Une queue s’étirait sur plusieurs pâtés de maison samedi matin — premier jour d’ouverture du vote anticipé dans l’État de New York — devant le bureau de vote exceptionnellement aménagé cette année dans le hall de Madison Square Garden à Manhattan : depuis mars, cette mythique salle de concerts et d’évènements sportifs est réduite au silence pour cause de pandémie, mais les joueurs de NBA ont obtenu en août, suite aux manifestations contre les inégalités raciales, de transformer plusieurs grandes salles de basket en bureaux de vote.

Dans cette métropole durement frappée par la pandémie au printemps, mais qui résiste pour l’instant à un retour en force du virus, les électeurs, dûment masqués, parfois gantés, semblaient prêts à attendre dans le calme, plusieurs heures durant, avant de pouvoir franchir les portiques détecteurs de métaux menant au bureau de vote.

« Il s’est passé tellement de choses, c’est un privilège de faire une queue comme ça », dit Jerad Ashby qui, comme toutes les personnes interrogées par l’AFP, soutient l’ex-vice-président Joe Biden. « Il faut (élire) quelqu’un de convenable, qui représentera tout le monde et pas seulement ceux qui sont d’accord avec lui ».  
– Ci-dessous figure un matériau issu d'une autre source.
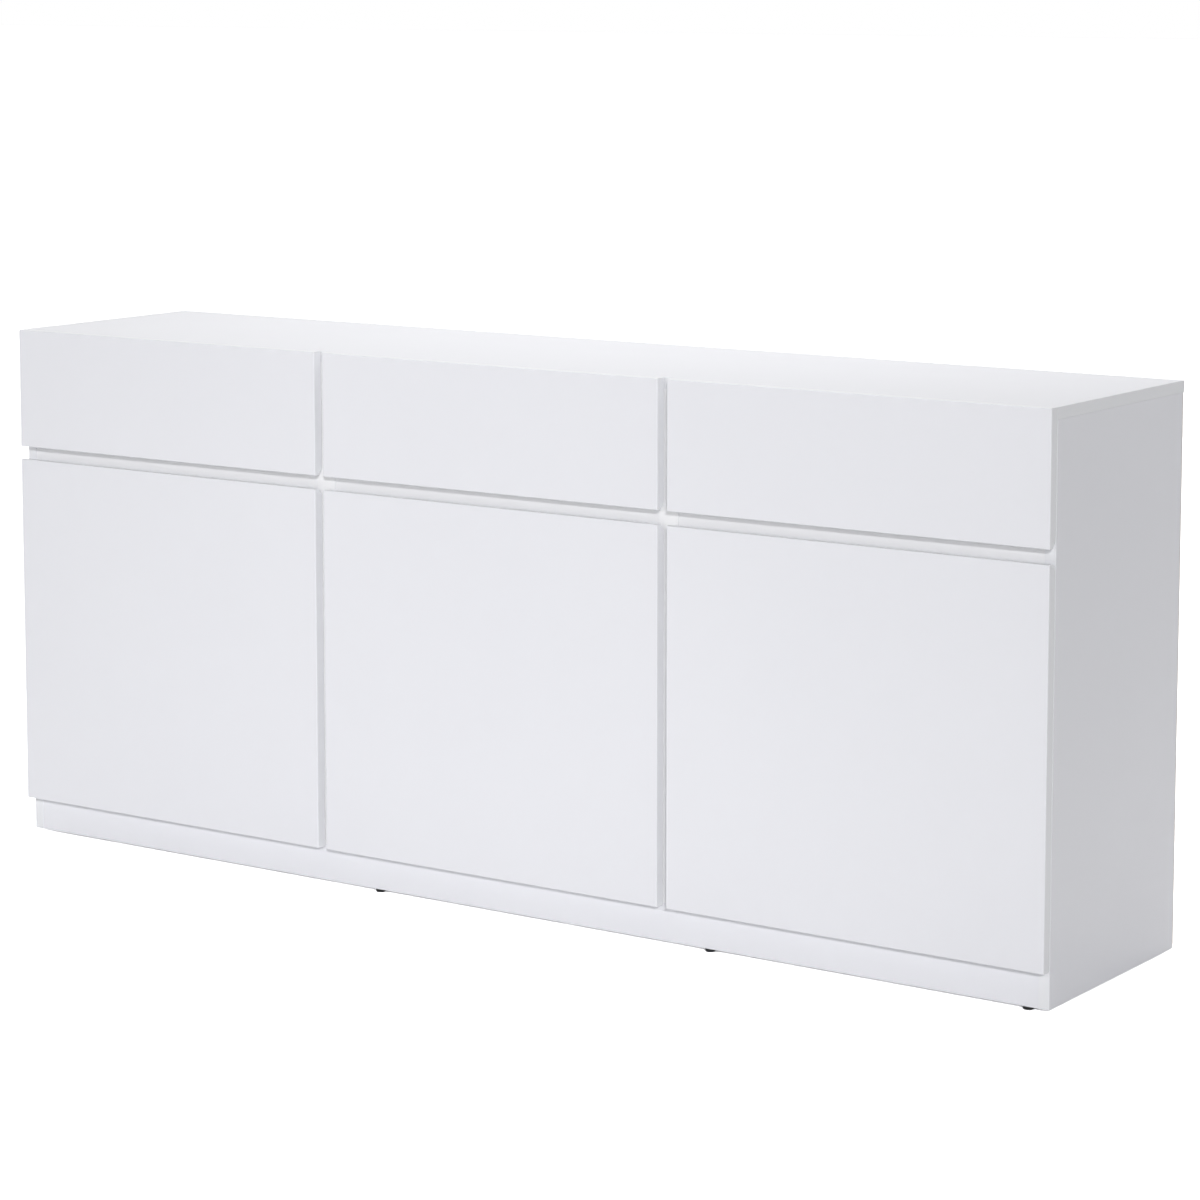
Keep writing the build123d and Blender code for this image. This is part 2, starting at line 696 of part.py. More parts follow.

Pour ce père de famille de 38 ans, même si l’État de New York vote systématiquement démocrate et ne fait pas partie des États-clé qui peuvent faire basculer l’élection le 3 novembre, voter massivement est important, car « il faut non seulement gagner, mais gagner vraiment largement ».

Kenneth Scarlett, qui travaille dans le marketing, estime lui aussi qu’État-clé ou pas, « le pays doit savoir comment tous ses citoyens se positionnent. Je veux que Trump soit répudié le plus nettement possible ».
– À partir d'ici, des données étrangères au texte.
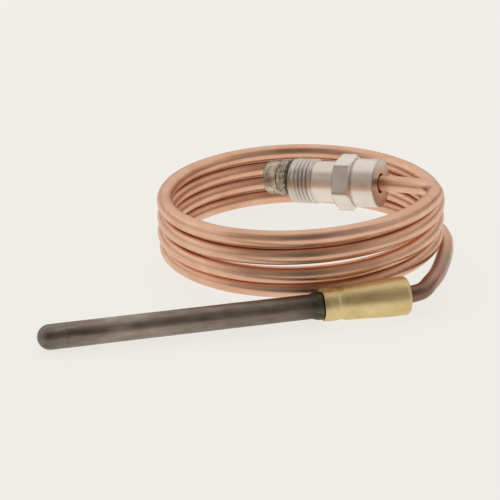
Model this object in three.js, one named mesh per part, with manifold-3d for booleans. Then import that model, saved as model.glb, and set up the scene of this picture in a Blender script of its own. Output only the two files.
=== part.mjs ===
// Gas safety thermocouple with a coiled copper lead, lying on a flat surface.
// Units are millimetres, +Z is up, and the origin is the middle of the footprint.
// The probe lies at the front with its tip towards -X, the lead is wound in a flat coil
// behind it, and the connection nut stands inside the coil on the end of the lead.
import * as THREE from "three";
import { mergeVertices } from "three/addons/utils/BufferGeometryUtils.js";
import Module from "manifold-3d";

const wasm = await Module();
wasm.setup();

// ---- driving dimensions -------------------------------------------------------------

// Places in the coil's own frame: its axis is x = y = 0 and the floor is z = 0.
const COIL_CENTRE = new THREE.Vector3(7.6961, 7.57, 0.013);

// Lead: 1/8 in copper tube with an insulated conductor inside.
const LEAD_RADIUS = 3.175 / 2;
const LEAD_BORE_RADIUS = 1.14;
const LEAD_SIDES = 8;
const INSULATION = { inner: 0.58, outer: 0.82, sides: 6 };
const CONDUCTOR = { radius: 0.3, sides: 6 };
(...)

Les médias new-yorkais faisaient état de longues queues devant les plus de 80 bureaux de vote ouverts pour ce vote anticipé, qui durera jusqu’au 1er novembre. Pour beaucoup d’habitants de cette ville symbole d’immigration et de diversité, il en allait de l’avenir même de la démocratie américaine.

« On est dans une crise démocratique aux États-Unis, il faut voter », a notamment déclaré, en français, l’acteur franco-américain Timothée Chalamet, 24 ans, après avoir voté. « Il y a un seul candidat qui soutient la démocratie, pas deux », a-t-il ajouté en référence à Joe Biden.  

« Chassez Trump ! »

« En 2016, trop de gens ont été complaisants et ne sont pas allés voter. On ne peut pas laisser ça se reproduire. Il faut que tout le monde sorte, » soulignait aussi Lisa, cinquantenaire travaillant dans la finance, en attendant patiemment sur le trottoir.  
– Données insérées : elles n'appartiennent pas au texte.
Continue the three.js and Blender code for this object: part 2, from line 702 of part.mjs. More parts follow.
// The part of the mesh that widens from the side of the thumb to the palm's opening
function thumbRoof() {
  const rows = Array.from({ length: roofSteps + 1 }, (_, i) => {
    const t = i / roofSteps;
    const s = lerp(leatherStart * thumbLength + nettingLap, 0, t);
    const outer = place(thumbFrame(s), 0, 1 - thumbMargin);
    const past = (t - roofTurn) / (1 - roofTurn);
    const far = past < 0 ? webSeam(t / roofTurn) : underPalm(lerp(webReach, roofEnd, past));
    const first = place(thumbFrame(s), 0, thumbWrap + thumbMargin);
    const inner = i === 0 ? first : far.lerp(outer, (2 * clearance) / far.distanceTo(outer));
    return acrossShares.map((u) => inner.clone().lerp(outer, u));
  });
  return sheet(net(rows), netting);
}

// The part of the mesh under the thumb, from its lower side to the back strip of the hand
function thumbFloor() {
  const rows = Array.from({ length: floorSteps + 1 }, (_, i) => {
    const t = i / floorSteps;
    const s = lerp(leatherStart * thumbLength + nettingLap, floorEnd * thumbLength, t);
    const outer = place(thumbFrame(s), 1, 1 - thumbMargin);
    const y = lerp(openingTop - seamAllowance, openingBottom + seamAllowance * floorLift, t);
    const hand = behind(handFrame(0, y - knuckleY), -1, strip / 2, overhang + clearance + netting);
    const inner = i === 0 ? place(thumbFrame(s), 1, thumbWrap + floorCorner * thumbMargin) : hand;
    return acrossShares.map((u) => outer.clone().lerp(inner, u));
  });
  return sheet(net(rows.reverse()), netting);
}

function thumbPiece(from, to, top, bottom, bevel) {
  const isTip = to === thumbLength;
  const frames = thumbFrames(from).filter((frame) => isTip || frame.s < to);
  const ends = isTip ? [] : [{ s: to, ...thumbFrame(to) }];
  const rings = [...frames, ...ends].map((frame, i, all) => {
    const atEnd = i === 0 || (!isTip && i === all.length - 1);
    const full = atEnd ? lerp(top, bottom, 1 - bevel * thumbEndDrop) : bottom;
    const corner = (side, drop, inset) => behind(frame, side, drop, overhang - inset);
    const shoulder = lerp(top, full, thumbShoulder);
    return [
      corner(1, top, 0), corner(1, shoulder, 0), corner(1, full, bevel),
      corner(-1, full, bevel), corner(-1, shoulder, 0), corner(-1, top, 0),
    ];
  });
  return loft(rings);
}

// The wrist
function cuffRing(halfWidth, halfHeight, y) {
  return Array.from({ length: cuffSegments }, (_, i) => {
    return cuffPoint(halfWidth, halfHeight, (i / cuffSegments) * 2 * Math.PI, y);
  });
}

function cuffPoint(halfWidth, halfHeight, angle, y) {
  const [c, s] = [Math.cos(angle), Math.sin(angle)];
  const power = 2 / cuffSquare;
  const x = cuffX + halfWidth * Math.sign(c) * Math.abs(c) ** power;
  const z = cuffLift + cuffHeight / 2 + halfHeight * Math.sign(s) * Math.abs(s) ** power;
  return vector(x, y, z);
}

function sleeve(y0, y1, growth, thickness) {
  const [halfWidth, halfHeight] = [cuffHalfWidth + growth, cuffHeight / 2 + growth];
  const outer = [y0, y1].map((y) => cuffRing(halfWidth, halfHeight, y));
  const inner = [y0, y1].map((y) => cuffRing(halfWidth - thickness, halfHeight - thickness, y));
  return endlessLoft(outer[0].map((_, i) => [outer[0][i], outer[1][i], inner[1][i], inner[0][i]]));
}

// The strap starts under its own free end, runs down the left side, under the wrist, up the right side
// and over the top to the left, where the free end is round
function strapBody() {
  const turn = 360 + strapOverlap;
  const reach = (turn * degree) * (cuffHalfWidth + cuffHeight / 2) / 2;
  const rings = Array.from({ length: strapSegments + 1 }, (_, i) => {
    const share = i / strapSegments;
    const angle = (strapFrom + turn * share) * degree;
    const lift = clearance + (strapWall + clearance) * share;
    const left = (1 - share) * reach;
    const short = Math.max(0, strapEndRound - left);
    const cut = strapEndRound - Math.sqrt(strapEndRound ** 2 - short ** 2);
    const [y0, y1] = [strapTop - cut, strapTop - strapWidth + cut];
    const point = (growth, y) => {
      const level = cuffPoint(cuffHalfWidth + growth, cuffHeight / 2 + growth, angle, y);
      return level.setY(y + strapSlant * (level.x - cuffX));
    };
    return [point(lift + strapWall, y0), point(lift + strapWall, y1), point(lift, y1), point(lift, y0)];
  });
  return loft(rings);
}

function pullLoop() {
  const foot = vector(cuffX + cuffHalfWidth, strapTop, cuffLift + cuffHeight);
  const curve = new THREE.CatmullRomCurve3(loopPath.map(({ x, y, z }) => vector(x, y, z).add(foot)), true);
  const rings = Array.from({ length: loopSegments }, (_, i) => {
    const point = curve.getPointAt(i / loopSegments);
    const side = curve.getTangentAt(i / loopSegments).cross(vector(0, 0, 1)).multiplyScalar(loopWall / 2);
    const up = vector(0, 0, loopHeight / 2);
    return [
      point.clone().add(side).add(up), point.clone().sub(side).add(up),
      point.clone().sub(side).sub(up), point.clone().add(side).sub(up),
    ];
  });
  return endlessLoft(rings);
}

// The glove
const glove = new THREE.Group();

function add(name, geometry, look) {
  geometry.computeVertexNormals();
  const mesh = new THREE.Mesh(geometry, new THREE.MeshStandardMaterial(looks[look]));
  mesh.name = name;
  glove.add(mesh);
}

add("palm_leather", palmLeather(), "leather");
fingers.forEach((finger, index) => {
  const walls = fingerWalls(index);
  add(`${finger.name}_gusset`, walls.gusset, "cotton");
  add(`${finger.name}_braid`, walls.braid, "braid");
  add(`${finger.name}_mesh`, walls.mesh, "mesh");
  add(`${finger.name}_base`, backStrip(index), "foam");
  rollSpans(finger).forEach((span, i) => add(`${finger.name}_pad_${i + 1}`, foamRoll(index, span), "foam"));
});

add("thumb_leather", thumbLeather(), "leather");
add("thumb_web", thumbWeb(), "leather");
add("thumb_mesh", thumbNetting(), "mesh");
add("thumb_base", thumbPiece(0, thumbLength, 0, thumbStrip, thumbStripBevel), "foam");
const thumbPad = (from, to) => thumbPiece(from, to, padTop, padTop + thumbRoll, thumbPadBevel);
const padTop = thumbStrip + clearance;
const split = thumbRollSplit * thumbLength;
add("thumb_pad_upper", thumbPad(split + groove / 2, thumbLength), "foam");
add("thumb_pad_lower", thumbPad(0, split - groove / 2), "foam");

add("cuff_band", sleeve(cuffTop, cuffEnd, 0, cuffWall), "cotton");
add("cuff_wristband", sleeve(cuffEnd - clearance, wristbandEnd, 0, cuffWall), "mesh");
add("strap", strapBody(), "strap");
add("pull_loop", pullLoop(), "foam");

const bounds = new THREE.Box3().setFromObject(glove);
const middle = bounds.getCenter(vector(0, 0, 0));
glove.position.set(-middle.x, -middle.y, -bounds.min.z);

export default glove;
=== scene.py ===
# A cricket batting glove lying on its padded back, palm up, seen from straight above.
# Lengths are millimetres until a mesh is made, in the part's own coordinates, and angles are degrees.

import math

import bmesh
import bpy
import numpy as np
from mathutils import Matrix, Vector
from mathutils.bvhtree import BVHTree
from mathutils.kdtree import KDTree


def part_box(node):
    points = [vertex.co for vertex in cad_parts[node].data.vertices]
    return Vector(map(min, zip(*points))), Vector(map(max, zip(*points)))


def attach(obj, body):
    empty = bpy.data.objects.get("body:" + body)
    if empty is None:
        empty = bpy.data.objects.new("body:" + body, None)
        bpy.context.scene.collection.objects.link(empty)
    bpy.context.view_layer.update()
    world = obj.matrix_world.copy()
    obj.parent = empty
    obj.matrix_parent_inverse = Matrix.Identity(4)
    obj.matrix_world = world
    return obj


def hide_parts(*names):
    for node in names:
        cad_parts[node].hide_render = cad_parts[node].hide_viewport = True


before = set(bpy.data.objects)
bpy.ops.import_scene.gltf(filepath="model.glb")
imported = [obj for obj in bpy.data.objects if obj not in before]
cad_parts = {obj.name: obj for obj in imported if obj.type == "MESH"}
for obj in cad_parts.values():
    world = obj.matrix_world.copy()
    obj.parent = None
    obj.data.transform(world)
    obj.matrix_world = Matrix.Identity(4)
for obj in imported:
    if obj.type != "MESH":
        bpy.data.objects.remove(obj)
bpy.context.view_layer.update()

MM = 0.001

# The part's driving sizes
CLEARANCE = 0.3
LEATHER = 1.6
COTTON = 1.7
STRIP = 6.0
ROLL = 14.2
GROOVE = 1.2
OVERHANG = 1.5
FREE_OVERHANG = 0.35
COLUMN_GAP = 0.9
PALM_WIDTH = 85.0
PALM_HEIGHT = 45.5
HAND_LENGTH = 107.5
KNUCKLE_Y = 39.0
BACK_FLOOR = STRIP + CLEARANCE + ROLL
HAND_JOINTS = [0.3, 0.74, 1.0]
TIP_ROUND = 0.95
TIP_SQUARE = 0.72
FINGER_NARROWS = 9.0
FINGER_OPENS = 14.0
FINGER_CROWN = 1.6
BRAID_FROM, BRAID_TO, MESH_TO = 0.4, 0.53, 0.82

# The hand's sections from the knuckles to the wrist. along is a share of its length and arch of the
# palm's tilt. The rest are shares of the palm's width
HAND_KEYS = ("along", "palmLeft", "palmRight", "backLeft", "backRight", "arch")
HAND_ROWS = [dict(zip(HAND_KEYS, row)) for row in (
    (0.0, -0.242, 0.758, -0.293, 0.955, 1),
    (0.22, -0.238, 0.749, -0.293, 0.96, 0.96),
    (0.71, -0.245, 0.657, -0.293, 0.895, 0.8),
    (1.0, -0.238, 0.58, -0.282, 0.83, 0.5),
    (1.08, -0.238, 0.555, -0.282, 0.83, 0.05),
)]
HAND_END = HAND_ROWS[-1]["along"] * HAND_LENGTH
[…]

Elle qui s’était toujours considérée comme une électrice indépendante, une « centriste » votant tantôt républicain, tantôt démocrate, estime qu’être républicain, c’est désormais soutenir un parti devenu l’incarnation du « mal ».

Pour elle qui paie déjà « beaucoup d’impôts », une victoire démocrate pourrait se traduire par des impôts encore plus élevés.  

Mais « je préfère le coûteux au maléfique », dit-elle.

Comme d’autres, elle craint des violences après l’élection, quel que soit le résultat.  

La police new-yorkaise se prépare depuis plusieurs semaines à des manifestations qui pourraient dégénérer.  Même pour le vote anticipé, elle a déployé des agents dans tous les bureaux.

La mairie démocrate a aussi annoncé le recrutement d’« observateurs bénévoles » pour éviter toute « intimidation » des électeurs.  

À défaut de pro-Trump, c’est à un petit groupe de militants de gauche venus « encourager » les électeurs que des policiers ont demandé samedi de se tenir à distance de la file. Et d’éviter notamment, comme l’a fait à un moment l’un d’eux, de crier « Chassez Trump ! »

Et si le milliardaire new-yorkais, malgré le rejet de sa ville natale, était réélu malgré tout ?

Pour Laura Gillis, 65 ans, ce serait la preuve que le système électoral américain de désignation du président par des grands électeurs « doit changer », au profit d’un vote populaire direct.  

Mais pour Kenneth Scarlett, « il ne faudrait pas désespérer : il faudrait chercher pourquoi, et travailler plus dur encore pour que les citoyens soient plus nombreux à voir les choses comme nous les voyons ».